Object data in JSON
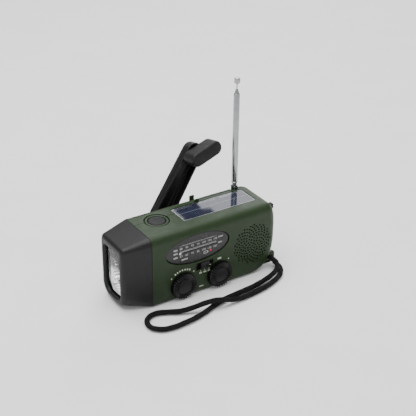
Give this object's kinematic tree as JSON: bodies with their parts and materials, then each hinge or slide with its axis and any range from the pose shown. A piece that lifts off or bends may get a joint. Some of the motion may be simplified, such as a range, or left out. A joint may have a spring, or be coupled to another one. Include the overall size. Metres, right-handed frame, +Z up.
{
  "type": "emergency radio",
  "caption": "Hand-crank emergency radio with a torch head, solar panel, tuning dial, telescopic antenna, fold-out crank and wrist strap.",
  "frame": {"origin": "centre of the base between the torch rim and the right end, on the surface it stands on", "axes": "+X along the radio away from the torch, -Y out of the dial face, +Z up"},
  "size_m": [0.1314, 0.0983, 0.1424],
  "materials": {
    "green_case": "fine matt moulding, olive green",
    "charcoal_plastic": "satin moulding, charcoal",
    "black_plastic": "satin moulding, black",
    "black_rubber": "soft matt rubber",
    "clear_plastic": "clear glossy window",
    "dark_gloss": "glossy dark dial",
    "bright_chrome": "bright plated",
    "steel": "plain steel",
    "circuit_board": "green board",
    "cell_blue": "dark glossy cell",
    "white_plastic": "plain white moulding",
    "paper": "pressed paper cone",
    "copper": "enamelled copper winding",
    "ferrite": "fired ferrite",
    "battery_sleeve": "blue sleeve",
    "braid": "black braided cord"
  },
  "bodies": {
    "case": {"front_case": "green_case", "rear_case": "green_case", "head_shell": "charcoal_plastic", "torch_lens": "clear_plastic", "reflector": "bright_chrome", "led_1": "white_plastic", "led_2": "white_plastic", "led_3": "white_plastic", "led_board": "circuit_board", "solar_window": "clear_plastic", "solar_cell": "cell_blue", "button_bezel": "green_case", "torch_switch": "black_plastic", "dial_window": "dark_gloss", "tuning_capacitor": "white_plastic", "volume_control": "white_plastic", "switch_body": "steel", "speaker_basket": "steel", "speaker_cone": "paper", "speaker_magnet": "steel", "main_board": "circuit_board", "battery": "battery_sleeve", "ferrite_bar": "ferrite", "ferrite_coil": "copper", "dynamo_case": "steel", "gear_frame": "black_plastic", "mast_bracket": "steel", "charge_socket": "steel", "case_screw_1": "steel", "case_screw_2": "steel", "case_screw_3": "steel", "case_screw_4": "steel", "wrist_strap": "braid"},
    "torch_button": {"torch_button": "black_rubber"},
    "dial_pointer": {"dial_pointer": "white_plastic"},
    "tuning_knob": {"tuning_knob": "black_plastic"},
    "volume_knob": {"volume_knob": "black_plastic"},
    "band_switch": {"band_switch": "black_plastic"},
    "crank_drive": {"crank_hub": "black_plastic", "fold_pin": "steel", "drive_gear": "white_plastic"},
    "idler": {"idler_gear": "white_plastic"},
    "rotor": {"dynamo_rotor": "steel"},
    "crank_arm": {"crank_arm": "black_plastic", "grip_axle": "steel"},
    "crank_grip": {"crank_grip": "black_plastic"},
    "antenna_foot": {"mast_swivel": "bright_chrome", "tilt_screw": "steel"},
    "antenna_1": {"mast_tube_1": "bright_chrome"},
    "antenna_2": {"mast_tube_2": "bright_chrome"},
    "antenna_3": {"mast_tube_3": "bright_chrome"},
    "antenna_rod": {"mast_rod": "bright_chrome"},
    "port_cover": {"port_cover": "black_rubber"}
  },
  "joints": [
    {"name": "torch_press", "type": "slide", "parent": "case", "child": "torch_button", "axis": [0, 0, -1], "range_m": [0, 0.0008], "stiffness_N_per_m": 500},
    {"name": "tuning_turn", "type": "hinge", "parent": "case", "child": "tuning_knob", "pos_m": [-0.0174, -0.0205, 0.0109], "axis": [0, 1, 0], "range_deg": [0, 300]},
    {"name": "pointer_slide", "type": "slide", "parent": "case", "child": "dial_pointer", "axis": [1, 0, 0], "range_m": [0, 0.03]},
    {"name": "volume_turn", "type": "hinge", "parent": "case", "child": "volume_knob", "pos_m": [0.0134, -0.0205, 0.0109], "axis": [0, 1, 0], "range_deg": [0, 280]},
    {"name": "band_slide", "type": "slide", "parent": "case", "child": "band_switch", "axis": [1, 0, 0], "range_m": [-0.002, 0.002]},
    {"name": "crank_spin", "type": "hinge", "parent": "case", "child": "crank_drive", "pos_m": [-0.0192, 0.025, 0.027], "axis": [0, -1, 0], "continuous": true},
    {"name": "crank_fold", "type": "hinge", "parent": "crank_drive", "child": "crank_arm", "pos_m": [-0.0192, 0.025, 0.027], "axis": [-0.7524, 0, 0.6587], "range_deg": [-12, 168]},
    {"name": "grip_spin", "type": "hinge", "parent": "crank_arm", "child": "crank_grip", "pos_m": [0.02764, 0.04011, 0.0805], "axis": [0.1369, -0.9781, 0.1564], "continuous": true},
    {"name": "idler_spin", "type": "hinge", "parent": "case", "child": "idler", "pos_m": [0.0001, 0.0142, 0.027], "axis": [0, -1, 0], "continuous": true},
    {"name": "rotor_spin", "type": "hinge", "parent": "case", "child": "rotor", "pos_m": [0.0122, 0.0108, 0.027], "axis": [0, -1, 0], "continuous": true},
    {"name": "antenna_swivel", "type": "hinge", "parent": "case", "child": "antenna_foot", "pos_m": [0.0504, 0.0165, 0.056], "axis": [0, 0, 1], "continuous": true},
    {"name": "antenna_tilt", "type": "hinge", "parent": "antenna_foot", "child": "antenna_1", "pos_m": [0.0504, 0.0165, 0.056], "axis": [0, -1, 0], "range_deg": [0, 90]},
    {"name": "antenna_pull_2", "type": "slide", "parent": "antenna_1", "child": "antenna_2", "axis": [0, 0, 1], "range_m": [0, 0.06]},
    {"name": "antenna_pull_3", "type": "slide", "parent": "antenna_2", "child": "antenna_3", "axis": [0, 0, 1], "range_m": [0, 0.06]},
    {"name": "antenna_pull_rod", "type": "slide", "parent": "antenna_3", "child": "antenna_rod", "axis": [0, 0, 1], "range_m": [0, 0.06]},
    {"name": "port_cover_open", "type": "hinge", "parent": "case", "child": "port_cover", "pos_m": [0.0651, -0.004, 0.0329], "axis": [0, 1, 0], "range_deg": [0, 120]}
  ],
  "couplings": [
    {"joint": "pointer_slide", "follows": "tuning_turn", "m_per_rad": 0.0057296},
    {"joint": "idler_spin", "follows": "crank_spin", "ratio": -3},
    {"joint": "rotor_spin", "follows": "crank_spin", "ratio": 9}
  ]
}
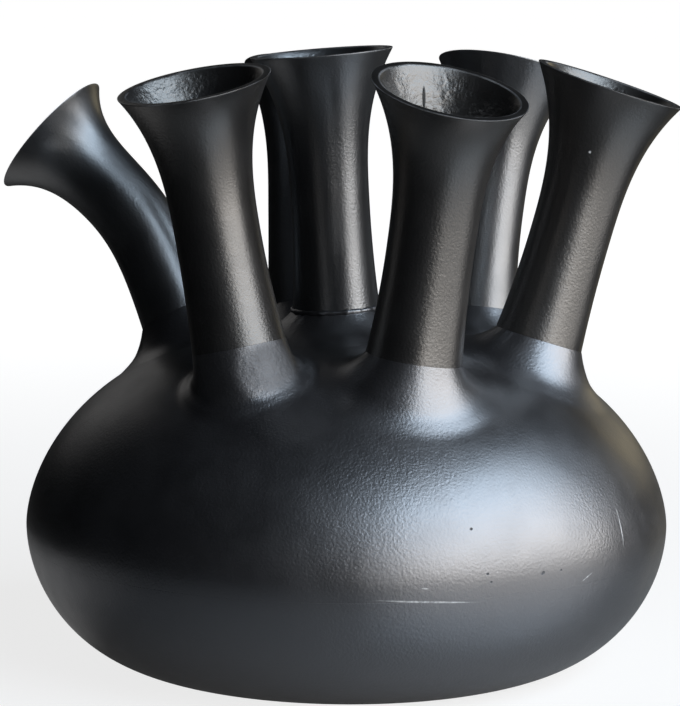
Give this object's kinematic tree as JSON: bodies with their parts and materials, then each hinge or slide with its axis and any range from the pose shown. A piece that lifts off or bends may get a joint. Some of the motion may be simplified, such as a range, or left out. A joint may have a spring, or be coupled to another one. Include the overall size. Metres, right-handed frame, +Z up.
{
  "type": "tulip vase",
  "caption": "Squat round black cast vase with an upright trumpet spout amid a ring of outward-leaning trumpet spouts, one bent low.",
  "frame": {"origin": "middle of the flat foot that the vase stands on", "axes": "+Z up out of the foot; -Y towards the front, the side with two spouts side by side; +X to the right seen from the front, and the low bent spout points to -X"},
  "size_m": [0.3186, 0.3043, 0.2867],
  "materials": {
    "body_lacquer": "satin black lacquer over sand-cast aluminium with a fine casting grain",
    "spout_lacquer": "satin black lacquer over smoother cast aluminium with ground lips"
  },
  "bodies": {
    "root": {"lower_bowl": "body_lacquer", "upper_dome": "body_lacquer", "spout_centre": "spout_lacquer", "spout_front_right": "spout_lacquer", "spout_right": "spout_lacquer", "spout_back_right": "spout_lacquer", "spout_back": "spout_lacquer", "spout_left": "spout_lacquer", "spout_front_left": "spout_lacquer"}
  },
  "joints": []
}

Task to complete >>
Copy out every entry again, exactly as it was given.

Solution >>
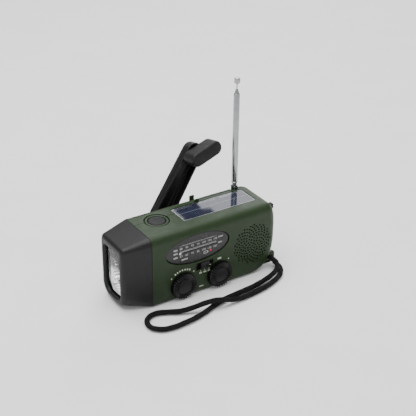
Give this object's kinematic tree as JSON: bodies with their parts and materials, then each hinge or slide with its axis and any range from the pose shown. A piece that lifts off or bends may get a joint. Some of the motion may be simplified, such as a range, or left out. A joint may have a spring, or be coupled to another one. Include the overall size. Metres, right-handed frame, +Z up.
{
  "type": "emergency radio",
  "caption": "Hand-crank emergency radio with a torch head, solar panel, tuning dial, telescopic antenna, fold-out crank and wrist strap.",
  "frame": {"origin": "centre of the base between the torch rim and the right end, on the surface it stands on", "axes": "+X along the radio away from the torch, -Y out of the dial face, +Z up"},
  "size_m": [0.1314, 0.0983, 0.1424],
  "materials": {
    "green_case": "fine matt moulding, olive green",
    "charcoal_plastic": "satin moulding, charcoal",
    "black_plastic": "satin moulding, black",
    "black_rubber": "soft matt rubber",
    "clear_plastic": "clear glossy window",
    "dark_gloss": "glossy dark dial",
    "bright_chrome": "bright plated",
    "steel": "plain steel",
    "circuit_board": "green board",
    "cell_blue": "dark glossy cell",
    "white_plastic": "plain white moulding",
    "paper": "pressed paper cone",
    "copper": "enamelled copper winding",
    "ferrite": "fired ferrite",
    "battery_sleeve": "blue sleeve",
    "braid": "black braided cord"
  },
  "bodies": {
    "case": {"front_case": "green_case", "rear_case": "green_case", "head_shell": "charcoal_plastic", "torch_lens": "clear_plastic", "reflector": "bright_chrome", "led_1": "white_plastic", "led_2": "white_plastic", "led_3": "white_plastic", "led_board": "circuit_board", "solar_window": "clear_plastic", "solar_cell": "cell_blue", "button_bezel": "green_case", "torch_switch": "black_plastic", "dial_window": "dark_gloss", "tuning_capacitor": "white_plastic", "volume_control": "white_plastic", "switch_body": "steel", "speaker_basket": "steel", "speaker_cone": "paper", "speaker_magnet": "steel", "main_board": "circuit_board", "battery": "battery_sleeve", "ferrite_bar": "ferrite", "ferrite_coil": "copper", "dynamo_case": "steel", "gear_frame": "black_plastic", "mast_bracket": "steel", "charge_socket": "steel", "case_screw_1": "steel", "case_screw_2": "steel", "case_screw_3": "steel", "case_screw_4": "steel", "wrist_strap": "braid"},
    "torch_button": {"torch_button": "black_rubber"},
    "dial_pointer": {"dial_pointer": "white_plastic"},
    "tuning_knob": {"tuning_knob": "black_plastic"},
    "volume_knob": {"volume_knob": "black_plastic"},
    "band_switch": {"band_switch": "black_plastic"},
    "crank_drive": {"crank_hub": "black_plastic", "fold_pin": "steel", "drive_gear": "white_plastic"},
    "idler": {"idler_gear": "white_plastic"},
    "rotor": {"dynamo_rotor": "steel"},
    "crank_arm": {"crank_arm": "black_plastic", "grip_axle": "steel"},
    "crank_grip": {"crank_grip": "black_plastic"},
    "antenna_foot": {"mast_swivel": "bright_chrome", "tilt_screw": "steel"},
    "antenna_1": {"mast_tube_1": "bright_chrome"},
    "antenna_2": {"mast_tube_2": "bright_chrome"},
    "antenna_3": {"mast_tube_3": "bright_chrome"},
    "antenna_rod": {"mast_rod": "bright_chrome"},
    "port_cover": {"port_cover": "black_rubber"}
  },
  "joints": [
    {"name": "torch_press", "type": "slide", "parent": "case", "child": "torch_button", "axis": [0, 0, -1], "range_m": [0, 0.0008], "stiffness_N_per_m": 500},
    {"name": "tuning_turn", "type": "hinge", "parent": "case", "child": "tuning_knob", "pos_m": [-0.0174, -0.0205, 0.0109], "axis": [0, 1, 0], "range_deg": [0, 300]},
    {"name": "pointer_slide", "type": "slide", "parent": "case", "child": "dial_pointer", "axis": [1, 0, 0], "range_m": [0, 0.03]},
    {"name": "volume_turn", "type": "hinge", "parent": "case", "child": "volume_knob", "pos_m": [0.0134, -0.0205, 0.0109], "axis": [0, 1, 0], "range_deg": [0, 280]},
    {"name": "band_slide", "type": "slide", "parent": "case", "child": "band_switch", "axis": [1, 0, 0], "range_m": [-0.002, 0.002]},
    {"name": "crank_spin", "type": "hinge", "parent": "case", "child": "crank_drive", "pos_m": [-0.0192, 0.025, 0.027], "axis": [0, -1, 0], "continuous": true},
    {"name": "crank_fold", "type": "hinge", "parent": "crank_drive", "child": "crank_arm", "pos_m": [-0.0192, 0.025, 0.027], "axis": [-0.7524, 0, 0.6587], "range_deg": [-12, 168]},
    {"name": "grip_spin", "type": "hinge", "parent": "crank_arm", "child": "crank_grip", "pos_m": [0.02764, 0.04011, 0.0805], "axis": [0.1369, -0.9781, 0.1564], "continuous": true},
    {"name": "idler_spin", "type": "hinge", "parent": "case", "child": "idler", "pos_m": [0.0001, 0.0142, 0.027], "axis": [0, -1, 0], "continuous": true},
    {"name": "rotor_spin", "type": "hinge", "parent": "case", "child": "rotor", "pos_m": [0.0122, 0.0108, 0.027], "axis": [0, -1, 0], "continuous": true},
    {"name": "antenna_swivel", "type": "hinge", "parent": "case", "child": "antenna_foot", "pos_m": [0.0504, 0.0165, 0.056], "axis": [0, 0, 1], "continuous": true},
    {"name": "antenna_tilt", "type": "hinge", "parent": "antenna_foot", "child": "antenna_1", "pos_m": [0.0504, 0.0165, 0.056], "axis": [0, -1, 0], "range_deg": [0, 90]},
    {"name": "antenna_pull_2", "type": "slide", "parent": "antenna_1", "child": "antenna_2", "axis": [0, 0, 1], "range_m": [0, 0.06]},
    {"name": "antenna_pull_3", "type": "slide", "parent": "antenna_2", "child": "antenna_3", "axis": [0, 0, 1], "range_m": [0, 0.06]},
    {"name": "antenna_pull_rod", "type": "slide", "parent": "antenna_3", "child": "antenna_rod", "axis": [0, 0, 1], "range_m": [0, 0.06]},
    {"name": "port_cover_open", "type": "hinge", "parent": "case", "child": "port_cover", "pos_m": [0.0651, -0.004, 0.0329], "axis": [0, 1, 0], "range_deg": [0, 120]}
  ],
  "couplings": [
    {"joint": "pointer_slide", "follows": "tuning_turn", "m_per_rad": 0.0057296},
    {"joint": "idler_spin", "follows": "crank_spin", "ratio": -3},
    {"joint": "rotor_spin", "follows": "crank_spin", "ratio": 9}
  ]
}
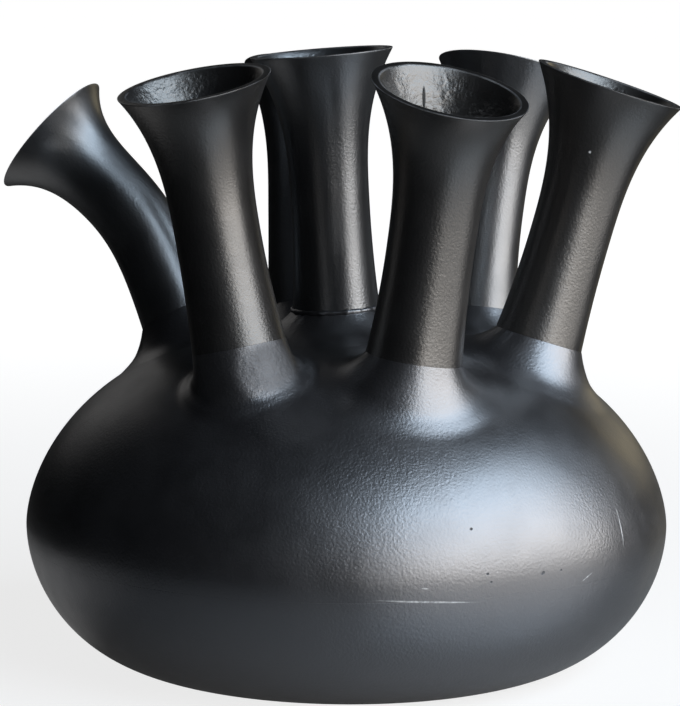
Give this object's kinematic tree as JSON: bodies with their parts and materials, then each hinge or slide with its axis and any range from the pose shown. A piece that lifts off or bends may get a joint. Some of the motion may be simplified, such as a range, or left out. A joint may have a spring, or be coupled to another one. Include the overall size. Metres, right-handed frame, +Z up.
{
  "type": "tulip vase",
  "caption": "Squat round black cast vase with an upright trumpet spout amid a ring of outward-leaning trumpet spouts, one bent low.",
  "frame": {"origin": "middle of the flat foot that the vase stands on", "axes": "+Z up out of the foot; -Y towards the front, the side with two spouts side by side; +X to the right seen from the front, and the low bent spout points to -X"},
  "size_m": [0.3186, 0.3043, 0.2867],
  "materials": {
    "body_lacquer": "satin black lacquer over sand-cast aluminium with a fine casting grain",
    "spout_lacquer": "satin black lacquer over smoother cast aluminium with ground lips"
  },
  "bodies": {
    "root": {"lower_bowl": "body_lacquer", "upper_dome": "body_lacquer", "spout_centre": "spout_lacquer", "spout_front_right": "spout_lacquer", "spout_right": "spout_lacquer", "spout_back_right": "spout_lacquer", "spout_back": "spout_lacquer", "spout_left": "spout_lacquer", "spout_front_left": "spout_lacquer"}
  },
  "joints": []
}